Mais grave ainda, quem obrigar outra pessoa a ocultar o rosto através de coação, ameaça ou abuso de poder poderá enfrentar penas de prisão até três anos, conforme o artigo 154.º do Código Penal. Esta disposição visa proteger principalmente mulheres que possam ser forçadas a usar a burca contra a sua vontade, reforçando o caráter de defesa dos direitos humanos que o legislador pretende invocar.
Um debate que divide o país
A aprovação desta medida desencadeou um debate intenso na esfera política e social. Para os partidos que votaram a favor, trata-se de uma questão de segurança pública, de transparência nas interações sociais e de defesa da igualdade de género. Argumentam que o ocultamento do rosto pode dificultar a identificação de pessoas em contextos de segurança e limitar o diálogo social, contrariando valores de integração e convivência.

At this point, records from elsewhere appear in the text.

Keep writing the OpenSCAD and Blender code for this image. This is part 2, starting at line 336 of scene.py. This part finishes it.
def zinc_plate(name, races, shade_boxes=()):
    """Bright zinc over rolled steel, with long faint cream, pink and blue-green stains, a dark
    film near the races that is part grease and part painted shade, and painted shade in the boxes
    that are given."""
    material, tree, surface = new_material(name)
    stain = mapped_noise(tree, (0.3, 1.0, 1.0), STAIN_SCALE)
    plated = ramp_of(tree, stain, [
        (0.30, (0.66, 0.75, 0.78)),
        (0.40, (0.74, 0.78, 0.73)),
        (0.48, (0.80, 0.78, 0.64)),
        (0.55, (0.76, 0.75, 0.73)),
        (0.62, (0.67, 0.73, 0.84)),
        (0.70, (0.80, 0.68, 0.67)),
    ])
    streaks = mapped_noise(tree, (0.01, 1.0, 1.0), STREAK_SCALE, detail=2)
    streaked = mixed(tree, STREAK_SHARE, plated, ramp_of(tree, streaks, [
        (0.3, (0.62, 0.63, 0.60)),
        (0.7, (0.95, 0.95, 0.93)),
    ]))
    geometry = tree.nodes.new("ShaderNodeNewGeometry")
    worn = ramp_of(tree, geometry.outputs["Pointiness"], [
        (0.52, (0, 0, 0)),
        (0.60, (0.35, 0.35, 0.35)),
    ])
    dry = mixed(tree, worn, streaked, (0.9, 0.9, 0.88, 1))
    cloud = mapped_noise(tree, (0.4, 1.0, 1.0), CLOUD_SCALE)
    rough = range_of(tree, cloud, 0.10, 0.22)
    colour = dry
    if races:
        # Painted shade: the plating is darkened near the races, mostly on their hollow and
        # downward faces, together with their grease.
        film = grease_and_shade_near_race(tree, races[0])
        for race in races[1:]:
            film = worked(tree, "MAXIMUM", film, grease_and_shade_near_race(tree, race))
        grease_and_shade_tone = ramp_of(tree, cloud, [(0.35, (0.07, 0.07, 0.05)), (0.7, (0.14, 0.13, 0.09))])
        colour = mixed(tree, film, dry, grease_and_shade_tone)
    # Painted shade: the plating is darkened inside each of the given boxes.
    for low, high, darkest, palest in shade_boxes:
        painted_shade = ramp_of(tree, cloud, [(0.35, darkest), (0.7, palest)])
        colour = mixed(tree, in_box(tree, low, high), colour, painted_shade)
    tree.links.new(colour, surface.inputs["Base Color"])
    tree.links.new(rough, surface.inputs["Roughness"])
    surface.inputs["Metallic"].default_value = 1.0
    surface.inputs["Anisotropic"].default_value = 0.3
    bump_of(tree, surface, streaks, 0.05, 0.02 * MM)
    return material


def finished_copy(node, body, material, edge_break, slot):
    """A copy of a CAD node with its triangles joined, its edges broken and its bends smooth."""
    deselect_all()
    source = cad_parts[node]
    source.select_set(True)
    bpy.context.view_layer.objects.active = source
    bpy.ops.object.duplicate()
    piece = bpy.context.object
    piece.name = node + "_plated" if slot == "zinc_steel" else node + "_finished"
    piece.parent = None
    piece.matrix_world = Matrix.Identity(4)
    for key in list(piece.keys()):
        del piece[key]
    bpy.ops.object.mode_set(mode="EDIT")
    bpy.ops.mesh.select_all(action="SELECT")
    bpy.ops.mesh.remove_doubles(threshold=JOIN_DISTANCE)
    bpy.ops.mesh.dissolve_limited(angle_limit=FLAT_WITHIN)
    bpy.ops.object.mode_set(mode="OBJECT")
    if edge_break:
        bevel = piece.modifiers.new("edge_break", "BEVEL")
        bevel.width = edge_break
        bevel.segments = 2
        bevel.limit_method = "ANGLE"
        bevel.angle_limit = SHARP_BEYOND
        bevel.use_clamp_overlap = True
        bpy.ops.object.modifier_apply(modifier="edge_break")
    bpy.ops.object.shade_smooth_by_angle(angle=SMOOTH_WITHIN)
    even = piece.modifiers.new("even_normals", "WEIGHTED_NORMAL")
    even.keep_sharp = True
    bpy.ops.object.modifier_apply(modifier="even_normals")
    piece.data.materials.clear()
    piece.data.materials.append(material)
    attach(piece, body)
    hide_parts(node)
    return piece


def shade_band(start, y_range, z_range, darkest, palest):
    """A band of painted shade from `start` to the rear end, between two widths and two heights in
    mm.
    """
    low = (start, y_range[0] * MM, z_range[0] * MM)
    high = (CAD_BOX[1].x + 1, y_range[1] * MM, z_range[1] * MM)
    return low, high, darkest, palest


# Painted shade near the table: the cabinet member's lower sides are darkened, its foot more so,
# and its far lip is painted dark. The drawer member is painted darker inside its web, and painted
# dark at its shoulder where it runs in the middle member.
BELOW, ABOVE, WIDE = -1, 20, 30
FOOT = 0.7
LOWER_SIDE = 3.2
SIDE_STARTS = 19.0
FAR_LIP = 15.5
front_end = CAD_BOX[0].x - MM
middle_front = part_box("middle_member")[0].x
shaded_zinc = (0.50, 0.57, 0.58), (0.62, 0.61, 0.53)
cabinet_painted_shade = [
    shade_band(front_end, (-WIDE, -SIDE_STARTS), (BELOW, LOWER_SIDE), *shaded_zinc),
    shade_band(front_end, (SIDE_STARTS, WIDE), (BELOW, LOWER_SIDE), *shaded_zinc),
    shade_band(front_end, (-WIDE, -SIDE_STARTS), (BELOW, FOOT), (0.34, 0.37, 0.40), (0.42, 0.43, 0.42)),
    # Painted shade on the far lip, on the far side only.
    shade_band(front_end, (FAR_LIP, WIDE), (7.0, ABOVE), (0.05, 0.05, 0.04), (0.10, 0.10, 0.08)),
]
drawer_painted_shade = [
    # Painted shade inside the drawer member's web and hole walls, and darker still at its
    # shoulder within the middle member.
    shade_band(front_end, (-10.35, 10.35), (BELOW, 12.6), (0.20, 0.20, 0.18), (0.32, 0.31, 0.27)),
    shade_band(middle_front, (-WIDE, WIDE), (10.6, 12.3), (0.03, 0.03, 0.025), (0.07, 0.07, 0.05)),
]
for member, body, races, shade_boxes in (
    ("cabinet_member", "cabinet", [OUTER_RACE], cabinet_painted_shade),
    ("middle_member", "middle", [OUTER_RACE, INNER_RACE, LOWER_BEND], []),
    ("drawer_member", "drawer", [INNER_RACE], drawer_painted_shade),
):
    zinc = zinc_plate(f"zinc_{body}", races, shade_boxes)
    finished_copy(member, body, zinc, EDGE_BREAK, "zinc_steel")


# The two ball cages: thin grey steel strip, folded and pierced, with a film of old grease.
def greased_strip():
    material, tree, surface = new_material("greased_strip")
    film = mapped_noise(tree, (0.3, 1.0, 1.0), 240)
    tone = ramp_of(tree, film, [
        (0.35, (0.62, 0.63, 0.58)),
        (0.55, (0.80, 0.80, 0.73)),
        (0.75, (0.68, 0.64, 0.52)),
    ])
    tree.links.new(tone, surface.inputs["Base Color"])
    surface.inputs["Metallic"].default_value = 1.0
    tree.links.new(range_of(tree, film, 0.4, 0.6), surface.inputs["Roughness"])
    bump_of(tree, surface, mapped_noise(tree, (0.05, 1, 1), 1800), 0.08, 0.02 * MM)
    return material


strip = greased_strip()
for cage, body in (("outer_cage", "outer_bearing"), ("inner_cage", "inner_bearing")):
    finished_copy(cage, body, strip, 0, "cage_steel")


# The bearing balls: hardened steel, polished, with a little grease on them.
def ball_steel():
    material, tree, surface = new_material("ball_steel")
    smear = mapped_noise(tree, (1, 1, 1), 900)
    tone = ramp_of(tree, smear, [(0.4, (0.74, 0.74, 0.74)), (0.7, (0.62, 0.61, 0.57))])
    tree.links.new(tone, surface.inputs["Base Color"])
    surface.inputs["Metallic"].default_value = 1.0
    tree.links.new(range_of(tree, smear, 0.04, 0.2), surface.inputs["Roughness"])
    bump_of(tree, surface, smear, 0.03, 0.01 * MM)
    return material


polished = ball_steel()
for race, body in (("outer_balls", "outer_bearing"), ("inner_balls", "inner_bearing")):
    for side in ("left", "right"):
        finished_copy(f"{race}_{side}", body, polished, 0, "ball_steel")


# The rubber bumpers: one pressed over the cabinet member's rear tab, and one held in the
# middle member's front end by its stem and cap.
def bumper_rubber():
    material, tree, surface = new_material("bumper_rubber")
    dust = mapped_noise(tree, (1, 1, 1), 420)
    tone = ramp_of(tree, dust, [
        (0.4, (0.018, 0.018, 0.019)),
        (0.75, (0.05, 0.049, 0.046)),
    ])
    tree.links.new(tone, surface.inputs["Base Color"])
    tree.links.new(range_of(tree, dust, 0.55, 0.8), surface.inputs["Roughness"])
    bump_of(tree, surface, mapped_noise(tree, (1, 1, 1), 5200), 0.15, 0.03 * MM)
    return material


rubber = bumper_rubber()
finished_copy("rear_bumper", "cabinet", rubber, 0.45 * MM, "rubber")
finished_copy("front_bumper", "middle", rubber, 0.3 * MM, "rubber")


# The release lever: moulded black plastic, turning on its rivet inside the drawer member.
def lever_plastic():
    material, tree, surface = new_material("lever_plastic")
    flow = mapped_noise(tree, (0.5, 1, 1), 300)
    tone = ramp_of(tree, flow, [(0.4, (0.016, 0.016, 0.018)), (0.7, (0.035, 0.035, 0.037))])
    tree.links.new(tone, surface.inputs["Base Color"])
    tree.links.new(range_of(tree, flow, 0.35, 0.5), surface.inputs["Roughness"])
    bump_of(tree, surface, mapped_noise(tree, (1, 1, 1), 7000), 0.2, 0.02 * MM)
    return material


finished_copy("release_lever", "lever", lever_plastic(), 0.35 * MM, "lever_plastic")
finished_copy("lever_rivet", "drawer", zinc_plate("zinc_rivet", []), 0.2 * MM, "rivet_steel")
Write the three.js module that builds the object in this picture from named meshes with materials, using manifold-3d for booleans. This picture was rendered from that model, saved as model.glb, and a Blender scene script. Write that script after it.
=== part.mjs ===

Já os opositores consideram que a lei fere a liberdade religiosa e de expressão, pilares fundamentais do Estado democrático. Organizações de defesa dos direitos humanos alertam para o risco de estigmatização das mulheres muçulmanas, que poderão ver-se marginalizadas ou impedidas de circular livremente em espaços públicos.
O debate ultrapassa a política e entra no terreno da ética e da identidade nacional: onde termina a liberdade individual e começa o dever coletivo de segurança? É uma questão que desafia governos, juristas e cidadãos, e que promete marcar a agenda pública nas próximas semanas.
Um reflexo da Europa atual
Portugal não é o primeiro país europeu a legislar sobre esta matéria. França, Bélgica, Dinamarca, Áustria e Países Baixos já aprovaram medidas semelhantes, justificadas por razões de ordem pública e segurança.
A diferença está no tom e na sensibilidade do debate português, onde a multiculturalidade e a tolerância religiosa têm sido valores centrais desde a Constituição de 1976.
Com esta nova lei, Portugal junta-se a uma lista crescente de países que procuram equilibrar a defesa da segurança com o respeito pela diversidade cultural e religiosa. A decisão final, contudo, será mais do que jurídica: será um teste à maturidade democrática do país e à capacidade de construir um consenso que una liberdade e responsabilidade.